**Task to carry out**
Check each line of the records below and collect those that include the word "lifts".
═════ Data lines
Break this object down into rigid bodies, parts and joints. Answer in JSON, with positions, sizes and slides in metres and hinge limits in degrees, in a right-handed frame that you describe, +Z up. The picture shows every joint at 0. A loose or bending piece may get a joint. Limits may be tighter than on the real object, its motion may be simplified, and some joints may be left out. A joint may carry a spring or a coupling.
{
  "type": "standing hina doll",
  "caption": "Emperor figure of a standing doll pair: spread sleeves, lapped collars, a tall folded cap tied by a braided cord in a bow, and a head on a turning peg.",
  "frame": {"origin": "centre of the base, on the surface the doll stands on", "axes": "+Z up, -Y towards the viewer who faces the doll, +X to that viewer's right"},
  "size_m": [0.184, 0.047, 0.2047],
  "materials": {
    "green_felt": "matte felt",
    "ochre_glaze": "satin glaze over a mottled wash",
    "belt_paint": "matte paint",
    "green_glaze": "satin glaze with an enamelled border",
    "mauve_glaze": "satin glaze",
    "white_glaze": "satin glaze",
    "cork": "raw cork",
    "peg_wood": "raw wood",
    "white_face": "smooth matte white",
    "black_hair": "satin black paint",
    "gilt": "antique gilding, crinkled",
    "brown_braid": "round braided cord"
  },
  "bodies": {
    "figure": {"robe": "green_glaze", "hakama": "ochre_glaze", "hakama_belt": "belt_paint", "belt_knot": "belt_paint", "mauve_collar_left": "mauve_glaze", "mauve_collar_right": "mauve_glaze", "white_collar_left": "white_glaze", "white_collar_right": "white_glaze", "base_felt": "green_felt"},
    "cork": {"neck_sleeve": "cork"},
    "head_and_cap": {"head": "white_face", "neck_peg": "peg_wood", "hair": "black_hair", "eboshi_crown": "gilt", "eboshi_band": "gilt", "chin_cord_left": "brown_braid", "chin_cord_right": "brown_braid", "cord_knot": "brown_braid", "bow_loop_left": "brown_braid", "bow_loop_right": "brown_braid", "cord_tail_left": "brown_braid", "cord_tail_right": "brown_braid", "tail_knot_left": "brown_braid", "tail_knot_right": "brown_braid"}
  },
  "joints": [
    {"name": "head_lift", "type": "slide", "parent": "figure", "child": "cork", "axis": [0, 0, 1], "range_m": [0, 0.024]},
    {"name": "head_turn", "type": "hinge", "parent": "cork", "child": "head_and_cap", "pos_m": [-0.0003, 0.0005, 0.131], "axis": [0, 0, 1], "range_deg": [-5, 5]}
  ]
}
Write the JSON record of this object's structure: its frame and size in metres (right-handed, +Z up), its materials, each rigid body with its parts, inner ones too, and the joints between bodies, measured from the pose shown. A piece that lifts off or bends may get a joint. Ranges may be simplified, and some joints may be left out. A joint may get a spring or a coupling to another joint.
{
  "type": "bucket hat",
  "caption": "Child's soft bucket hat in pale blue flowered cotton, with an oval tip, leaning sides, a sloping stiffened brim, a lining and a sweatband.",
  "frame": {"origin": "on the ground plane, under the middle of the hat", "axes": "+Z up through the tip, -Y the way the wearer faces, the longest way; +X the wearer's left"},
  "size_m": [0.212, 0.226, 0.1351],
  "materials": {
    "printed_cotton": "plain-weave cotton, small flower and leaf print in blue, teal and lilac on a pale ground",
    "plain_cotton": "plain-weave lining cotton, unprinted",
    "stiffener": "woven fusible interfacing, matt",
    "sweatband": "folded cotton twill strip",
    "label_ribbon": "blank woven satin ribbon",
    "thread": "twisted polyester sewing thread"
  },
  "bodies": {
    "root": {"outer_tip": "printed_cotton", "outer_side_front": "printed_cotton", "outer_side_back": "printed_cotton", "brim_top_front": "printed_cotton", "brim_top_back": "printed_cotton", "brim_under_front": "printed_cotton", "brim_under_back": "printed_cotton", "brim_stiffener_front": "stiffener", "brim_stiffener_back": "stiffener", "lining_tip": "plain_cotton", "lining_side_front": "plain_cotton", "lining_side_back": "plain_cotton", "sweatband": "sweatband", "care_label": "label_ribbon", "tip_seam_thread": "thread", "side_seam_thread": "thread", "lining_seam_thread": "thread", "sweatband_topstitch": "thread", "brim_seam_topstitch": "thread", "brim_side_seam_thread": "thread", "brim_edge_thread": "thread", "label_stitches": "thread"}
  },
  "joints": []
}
══════════
═════ Data lines
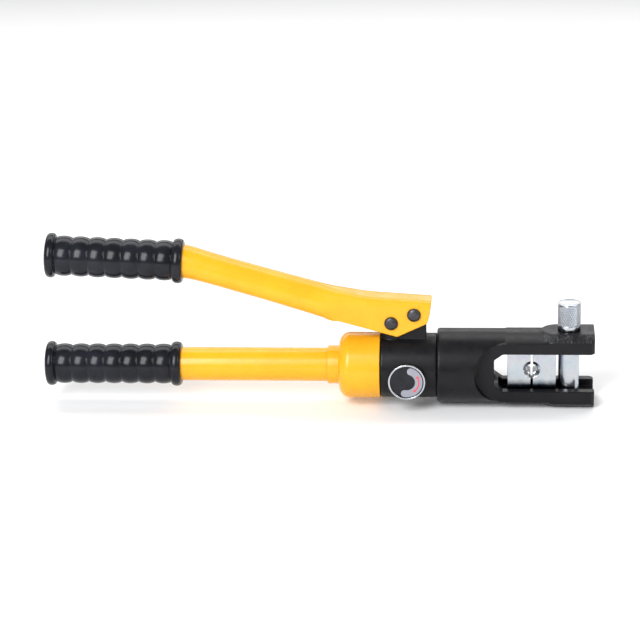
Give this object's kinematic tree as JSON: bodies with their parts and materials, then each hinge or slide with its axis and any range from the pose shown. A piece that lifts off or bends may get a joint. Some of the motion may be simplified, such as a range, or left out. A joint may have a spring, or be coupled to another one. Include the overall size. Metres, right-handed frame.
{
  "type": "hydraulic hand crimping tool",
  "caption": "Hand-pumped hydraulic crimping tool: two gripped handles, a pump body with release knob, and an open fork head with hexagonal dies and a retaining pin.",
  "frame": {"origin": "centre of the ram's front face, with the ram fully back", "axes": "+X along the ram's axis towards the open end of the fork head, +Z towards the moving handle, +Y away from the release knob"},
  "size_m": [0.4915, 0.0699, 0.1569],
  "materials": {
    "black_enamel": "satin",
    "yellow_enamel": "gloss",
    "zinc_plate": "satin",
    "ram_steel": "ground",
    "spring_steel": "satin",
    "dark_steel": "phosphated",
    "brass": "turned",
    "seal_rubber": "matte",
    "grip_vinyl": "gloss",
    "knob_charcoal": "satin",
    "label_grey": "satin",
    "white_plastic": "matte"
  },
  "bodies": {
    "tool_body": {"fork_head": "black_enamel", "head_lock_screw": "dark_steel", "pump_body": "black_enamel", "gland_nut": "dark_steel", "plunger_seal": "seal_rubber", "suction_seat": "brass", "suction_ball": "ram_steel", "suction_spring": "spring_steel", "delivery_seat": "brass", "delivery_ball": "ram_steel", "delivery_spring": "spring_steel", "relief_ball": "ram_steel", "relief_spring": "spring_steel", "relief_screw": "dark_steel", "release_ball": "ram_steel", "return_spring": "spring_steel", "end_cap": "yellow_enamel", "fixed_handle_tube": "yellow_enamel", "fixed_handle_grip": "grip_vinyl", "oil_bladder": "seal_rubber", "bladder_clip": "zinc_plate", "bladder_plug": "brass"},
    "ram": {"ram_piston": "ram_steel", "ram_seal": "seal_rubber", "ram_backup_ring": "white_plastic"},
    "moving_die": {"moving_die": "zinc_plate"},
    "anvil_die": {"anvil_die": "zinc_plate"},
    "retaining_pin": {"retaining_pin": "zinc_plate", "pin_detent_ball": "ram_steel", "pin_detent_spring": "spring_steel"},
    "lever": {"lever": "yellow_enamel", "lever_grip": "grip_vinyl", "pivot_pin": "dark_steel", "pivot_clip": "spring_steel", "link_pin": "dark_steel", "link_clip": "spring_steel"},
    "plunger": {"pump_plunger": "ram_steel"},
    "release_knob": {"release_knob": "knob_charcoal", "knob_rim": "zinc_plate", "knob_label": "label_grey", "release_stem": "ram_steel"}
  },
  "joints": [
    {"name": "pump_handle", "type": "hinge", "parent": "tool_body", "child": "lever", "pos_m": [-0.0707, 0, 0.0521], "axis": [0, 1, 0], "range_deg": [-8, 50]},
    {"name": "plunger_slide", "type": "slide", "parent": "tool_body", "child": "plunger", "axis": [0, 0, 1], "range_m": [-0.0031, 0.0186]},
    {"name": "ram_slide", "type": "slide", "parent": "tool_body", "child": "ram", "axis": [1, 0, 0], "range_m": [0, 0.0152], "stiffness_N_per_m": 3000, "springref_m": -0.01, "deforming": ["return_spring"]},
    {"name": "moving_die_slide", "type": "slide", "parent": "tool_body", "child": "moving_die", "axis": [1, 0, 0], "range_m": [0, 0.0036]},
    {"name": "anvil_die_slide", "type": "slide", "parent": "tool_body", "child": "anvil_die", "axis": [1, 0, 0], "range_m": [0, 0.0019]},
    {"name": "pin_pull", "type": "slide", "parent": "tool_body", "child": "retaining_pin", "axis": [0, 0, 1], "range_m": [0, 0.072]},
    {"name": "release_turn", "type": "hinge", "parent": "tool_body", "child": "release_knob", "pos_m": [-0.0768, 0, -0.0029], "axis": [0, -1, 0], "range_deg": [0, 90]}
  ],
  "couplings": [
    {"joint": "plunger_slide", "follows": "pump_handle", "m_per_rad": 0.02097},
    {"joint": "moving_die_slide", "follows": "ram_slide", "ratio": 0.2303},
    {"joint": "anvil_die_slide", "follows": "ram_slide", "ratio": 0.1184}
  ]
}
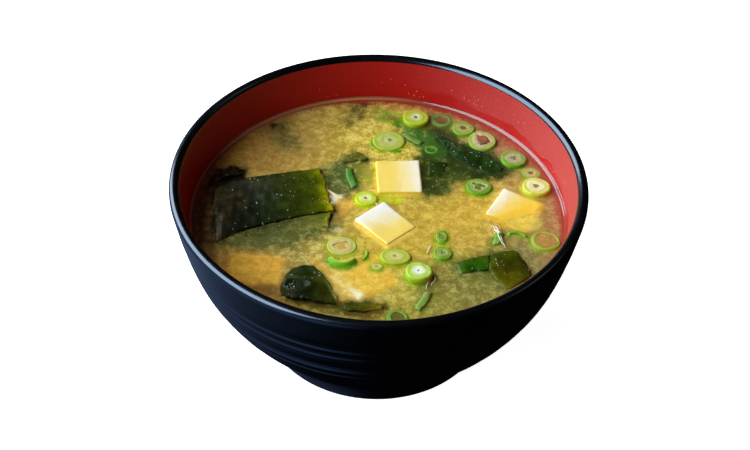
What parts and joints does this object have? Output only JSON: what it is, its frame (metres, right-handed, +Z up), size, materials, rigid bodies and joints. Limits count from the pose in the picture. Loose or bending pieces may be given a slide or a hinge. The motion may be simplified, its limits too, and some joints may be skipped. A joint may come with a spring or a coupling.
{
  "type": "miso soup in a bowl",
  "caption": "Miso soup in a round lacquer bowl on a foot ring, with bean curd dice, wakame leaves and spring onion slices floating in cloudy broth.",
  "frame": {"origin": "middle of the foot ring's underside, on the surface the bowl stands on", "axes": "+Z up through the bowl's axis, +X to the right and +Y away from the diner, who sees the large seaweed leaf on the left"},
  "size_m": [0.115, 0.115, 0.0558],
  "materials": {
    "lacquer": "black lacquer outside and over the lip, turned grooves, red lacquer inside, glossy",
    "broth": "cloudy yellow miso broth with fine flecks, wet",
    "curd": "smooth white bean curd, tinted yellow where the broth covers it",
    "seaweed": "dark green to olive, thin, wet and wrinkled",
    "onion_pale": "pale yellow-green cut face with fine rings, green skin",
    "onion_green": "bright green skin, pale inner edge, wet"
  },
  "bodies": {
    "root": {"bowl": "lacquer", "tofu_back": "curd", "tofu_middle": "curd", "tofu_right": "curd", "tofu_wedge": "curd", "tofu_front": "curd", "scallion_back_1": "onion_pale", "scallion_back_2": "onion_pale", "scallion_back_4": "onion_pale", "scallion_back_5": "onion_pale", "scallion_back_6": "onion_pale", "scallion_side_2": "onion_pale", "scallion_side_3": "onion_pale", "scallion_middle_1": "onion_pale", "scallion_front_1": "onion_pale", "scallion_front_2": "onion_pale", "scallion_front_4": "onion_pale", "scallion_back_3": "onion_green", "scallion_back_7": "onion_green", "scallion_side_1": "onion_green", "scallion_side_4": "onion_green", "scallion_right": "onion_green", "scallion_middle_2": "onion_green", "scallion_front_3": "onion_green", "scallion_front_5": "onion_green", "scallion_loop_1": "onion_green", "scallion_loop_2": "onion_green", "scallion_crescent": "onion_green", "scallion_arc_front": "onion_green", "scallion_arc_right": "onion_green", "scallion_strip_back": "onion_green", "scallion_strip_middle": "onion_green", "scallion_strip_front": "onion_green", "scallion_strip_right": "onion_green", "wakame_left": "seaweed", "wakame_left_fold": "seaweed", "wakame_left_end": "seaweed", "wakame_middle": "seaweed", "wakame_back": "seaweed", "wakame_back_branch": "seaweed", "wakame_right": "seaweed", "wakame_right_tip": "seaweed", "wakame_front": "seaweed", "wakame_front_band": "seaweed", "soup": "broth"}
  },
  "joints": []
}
══════════
═════ Data lines
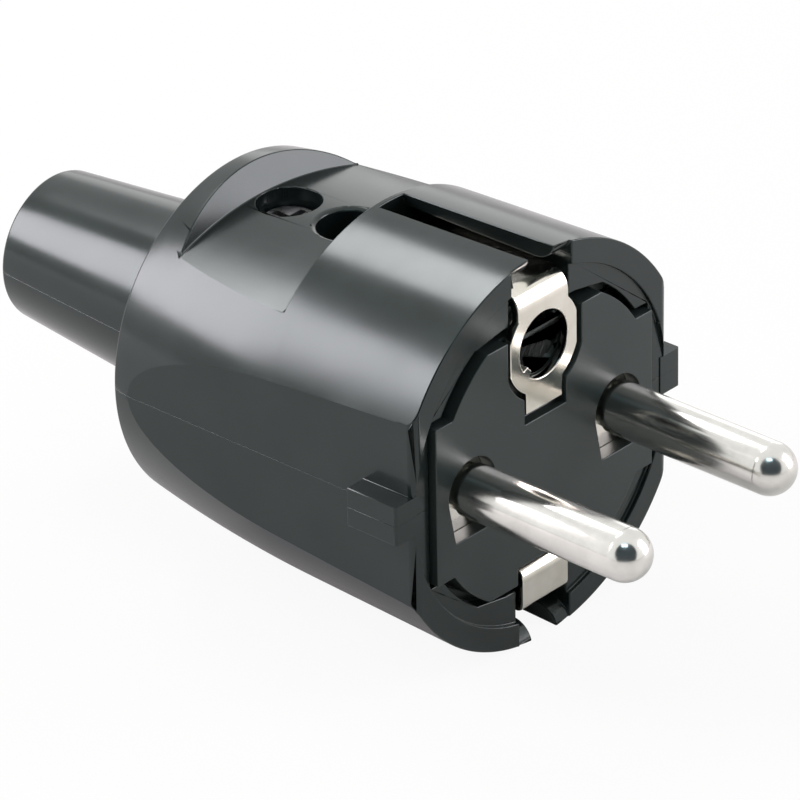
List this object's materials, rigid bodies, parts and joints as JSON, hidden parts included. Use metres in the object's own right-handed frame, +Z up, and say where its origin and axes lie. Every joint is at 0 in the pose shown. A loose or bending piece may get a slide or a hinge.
══════════
**Result of the task**
Write the JSON record of this object's structure: its frame and size in metres (right-handed, +Z up), its materials, each rigid body with its parts, inner ones too, and the joints between bodies, measured from the pose shown. A piece that lifts off or bends may get a joint. Ranges may be simplified, and some joints may be left out. A joint may get a spring or a coupling to another joint.
Give this object's kinematic tree as JSON: bodies with their parts and materials, then each hinge or slide with its axis and any range from the pose shown. A piece that lifts off or bends may get a joint. Some of the motion may be simplified, such as a range, or left out. A joint may have a spring, or be coupled to another one. Include the overall size. Metres, right-handed frame.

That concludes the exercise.